One of the problems with the Internet of Things, or any embedded device, is how to get power. Batteries are better than ever and circuits are low power. But you still have to eventually replace or recharge a battery. Not everything can plug into a wall, and fuel cells need consumables.
University of Washington researchers are turning to a harvesting approach. Their open source WISP board has a sensor and a CPU that draws power from an RFID reader. To save power during communication, the device backscatters incoming radio waves, which means it doesn’t consume a lot of its own power during transmissions.
The big news is that TU Delft has contributed code to allow WISP to reprogram wirelessly. You can see a video about the innovation below. The source code is on GitHub. Previously, a WISP had to connect to a PC to receive a new software load.
Of course, RFID tags already grab power from RFID readers. However, a normal RFID tag doesn’t have any processing power or sensor inputs. The WISP has a 16-bit CPU. Development is currently on version five. There is also a version that can interface with the NFC readers common in modern smartphones and other devices.

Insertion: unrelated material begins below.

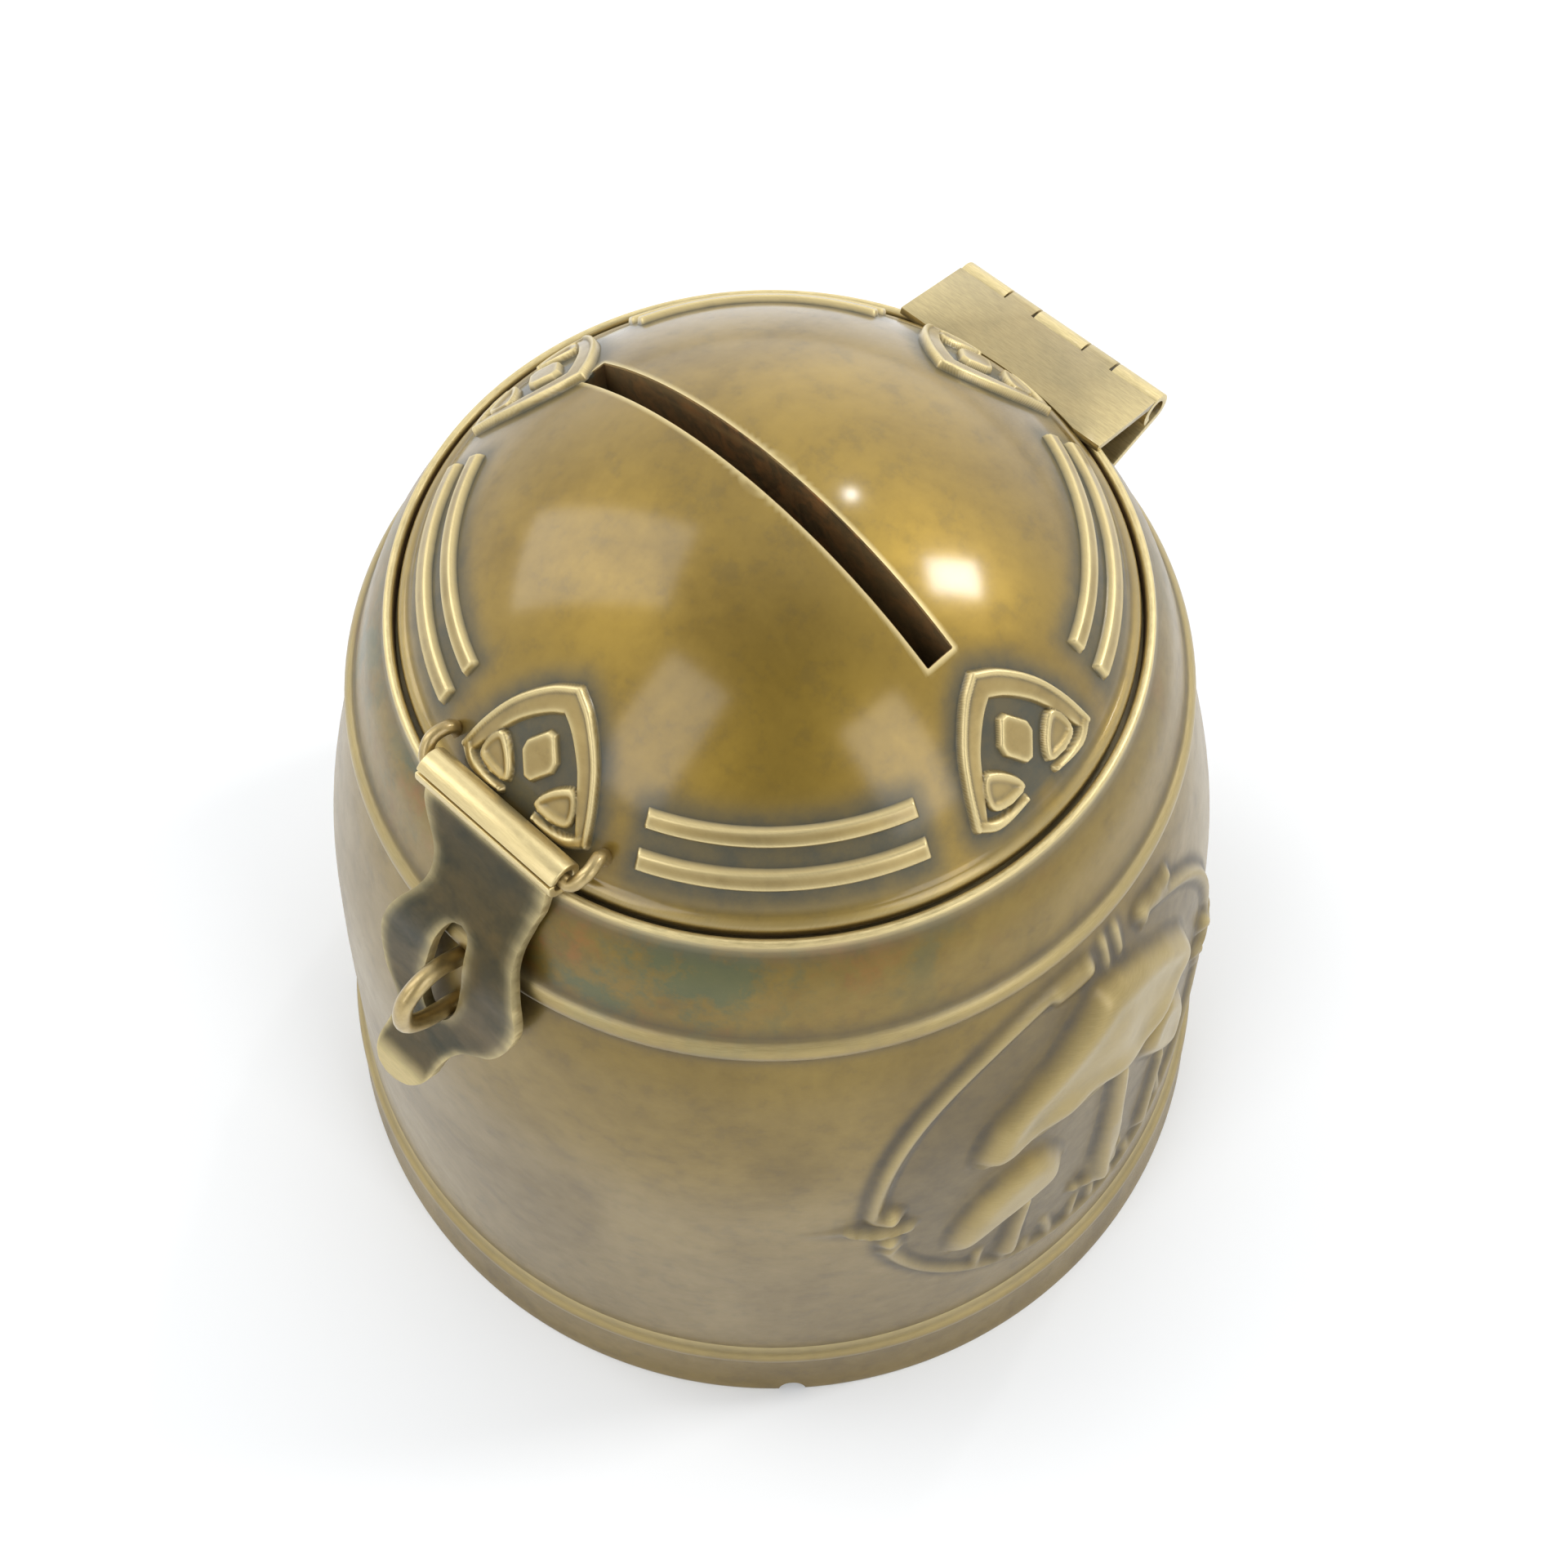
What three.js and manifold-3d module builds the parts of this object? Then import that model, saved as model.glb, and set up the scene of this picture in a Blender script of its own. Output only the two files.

There are also similar devices that attempt to harvest energy from ambient sources (radio and television broadcasts, for example). One big advantage to not having batteries is that the devices can be placed where they are inaccessible. For example, a building could have sensors poured into concrete that inspectors would power and read wirelessly. Obviously, being able to update such a device wirelessly would be a big benefit since you can’t retrieve the device to connect a cable (or a battery) to it.
Stealing power is not a new idea. We’ve looked at heat harvesting before, as well as a carbon monoxide sensor that steals heat from a hot water spigot. Then again, you can also use the power of the human body (no Matrix required).